> _Set exercise_: Within the data that follows, set down exactly the lines from the one containing "if empty is" through the one containing "cad_parts[node].hide_render = cad_parts[node].hide_viewport", both ends included.

> _Source records_:
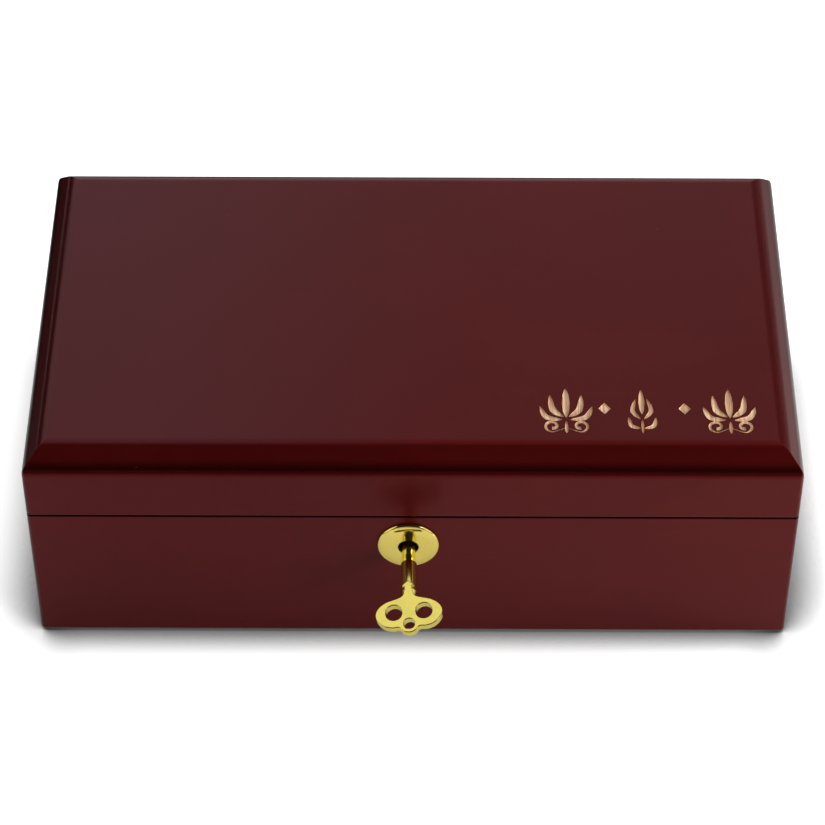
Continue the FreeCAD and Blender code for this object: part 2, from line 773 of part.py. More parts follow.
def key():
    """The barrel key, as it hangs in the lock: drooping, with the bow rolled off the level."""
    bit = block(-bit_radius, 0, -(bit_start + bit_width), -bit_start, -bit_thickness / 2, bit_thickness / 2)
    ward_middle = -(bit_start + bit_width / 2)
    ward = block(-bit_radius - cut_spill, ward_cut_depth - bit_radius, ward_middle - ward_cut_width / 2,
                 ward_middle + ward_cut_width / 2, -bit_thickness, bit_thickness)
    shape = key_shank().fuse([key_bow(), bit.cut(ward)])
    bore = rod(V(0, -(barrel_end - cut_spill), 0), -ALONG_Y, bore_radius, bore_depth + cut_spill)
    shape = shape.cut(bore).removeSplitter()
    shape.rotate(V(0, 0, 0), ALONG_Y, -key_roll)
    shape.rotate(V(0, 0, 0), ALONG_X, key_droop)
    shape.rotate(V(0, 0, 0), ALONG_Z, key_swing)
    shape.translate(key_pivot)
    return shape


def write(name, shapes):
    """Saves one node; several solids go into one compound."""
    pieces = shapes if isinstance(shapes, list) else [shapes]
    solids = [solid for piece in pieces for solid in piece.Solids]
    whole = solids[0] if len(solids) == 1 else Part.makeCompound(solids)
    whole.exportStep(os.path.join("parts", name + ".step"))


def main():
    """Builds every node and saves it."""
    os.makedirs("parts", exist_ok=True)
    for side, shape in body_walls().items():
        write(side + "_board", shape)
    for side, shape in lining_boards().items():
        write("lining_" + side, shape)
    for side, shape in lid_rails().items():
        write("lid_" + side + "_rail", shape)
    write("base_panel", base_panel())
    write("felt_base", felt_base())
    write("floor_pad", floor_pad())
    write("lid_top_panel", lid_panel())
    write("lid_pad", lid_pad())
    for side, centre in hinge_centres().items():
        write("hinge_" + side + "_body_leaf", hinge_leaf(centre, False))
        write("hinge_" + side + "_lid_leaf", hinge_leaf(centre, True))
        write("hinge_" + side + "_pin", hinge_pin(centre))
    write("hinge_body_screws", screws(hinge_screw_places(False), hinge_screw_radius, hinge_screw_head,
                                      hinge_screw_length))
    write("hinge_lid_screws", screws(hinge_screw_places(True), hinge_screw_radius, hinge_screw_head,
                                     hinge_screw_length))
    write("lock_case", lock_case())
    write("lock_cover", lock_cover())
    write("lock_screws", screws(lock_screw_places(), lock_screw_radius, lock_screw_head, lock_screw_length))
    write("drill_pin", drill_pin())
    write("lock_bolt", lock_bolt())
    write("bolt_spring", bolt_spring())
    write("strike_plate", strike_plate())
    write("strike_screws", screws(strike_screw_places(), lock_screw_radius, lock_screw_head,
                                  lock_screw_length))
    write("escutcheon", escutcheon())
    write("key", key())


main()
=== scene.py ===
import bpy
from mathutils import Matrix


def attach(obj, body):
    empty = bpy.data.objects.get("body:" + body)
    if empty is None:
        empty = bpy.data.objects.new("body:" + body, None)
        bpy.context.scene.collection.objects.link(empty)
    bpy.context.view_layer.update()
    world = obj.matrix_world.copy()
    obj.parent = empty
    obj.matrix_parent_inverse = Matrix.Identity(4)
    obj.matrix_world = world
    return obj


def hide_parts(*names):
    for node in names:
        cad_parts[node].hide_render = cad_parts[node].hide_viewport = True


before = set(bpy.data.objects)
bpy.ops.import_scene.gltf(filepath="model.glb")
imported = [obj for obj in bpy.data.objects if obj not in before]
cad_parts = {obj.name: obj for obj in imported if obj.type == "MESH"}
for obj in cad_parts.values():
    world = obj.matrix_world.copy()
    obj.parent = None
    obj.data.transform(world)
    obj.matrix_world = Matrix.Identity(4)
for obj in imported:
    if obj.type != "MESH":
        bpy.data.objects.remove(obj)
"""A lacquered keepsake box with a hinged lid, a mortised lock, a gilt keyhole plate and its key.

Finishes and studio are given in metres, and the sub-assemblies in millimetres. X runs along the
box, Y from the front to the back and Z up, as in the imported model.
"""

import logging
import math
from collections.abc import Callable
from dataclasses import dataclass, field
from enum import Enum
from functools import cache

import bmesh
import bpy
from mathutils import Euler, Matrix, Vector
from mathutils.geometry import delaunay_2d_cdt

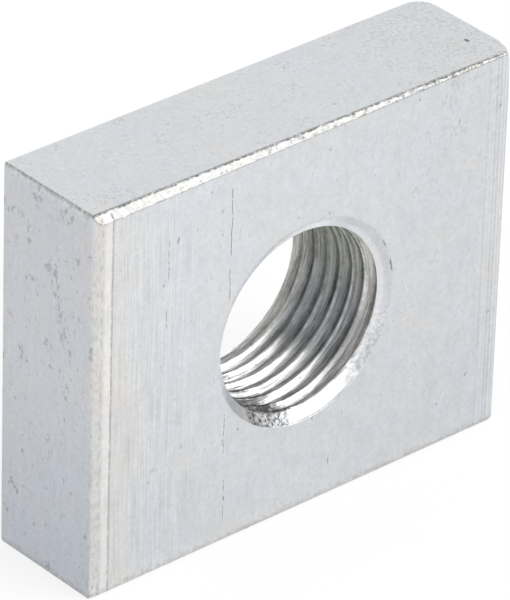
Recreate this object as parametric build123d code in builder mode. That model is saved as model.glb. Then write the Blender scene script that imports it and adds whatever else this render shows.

> _Written answer_:
    if empty is None:
        empty = bpy.data.objects.new("body:" + body, None)
        bpy.context.scene.collection.objects.link(empty)
    bpy.context.view_layer.update()
    world = obj.matrix_world.copy()
    obj.parent = empty
    obj.matrix_parent_inverse = Matrix.Identity(4)
    obj.matrix_world = world
    return obj


def hide_parts(*names):
    for node in names:
        cad_parts[node].hide_render = cad_parts[node].hide_viewport = True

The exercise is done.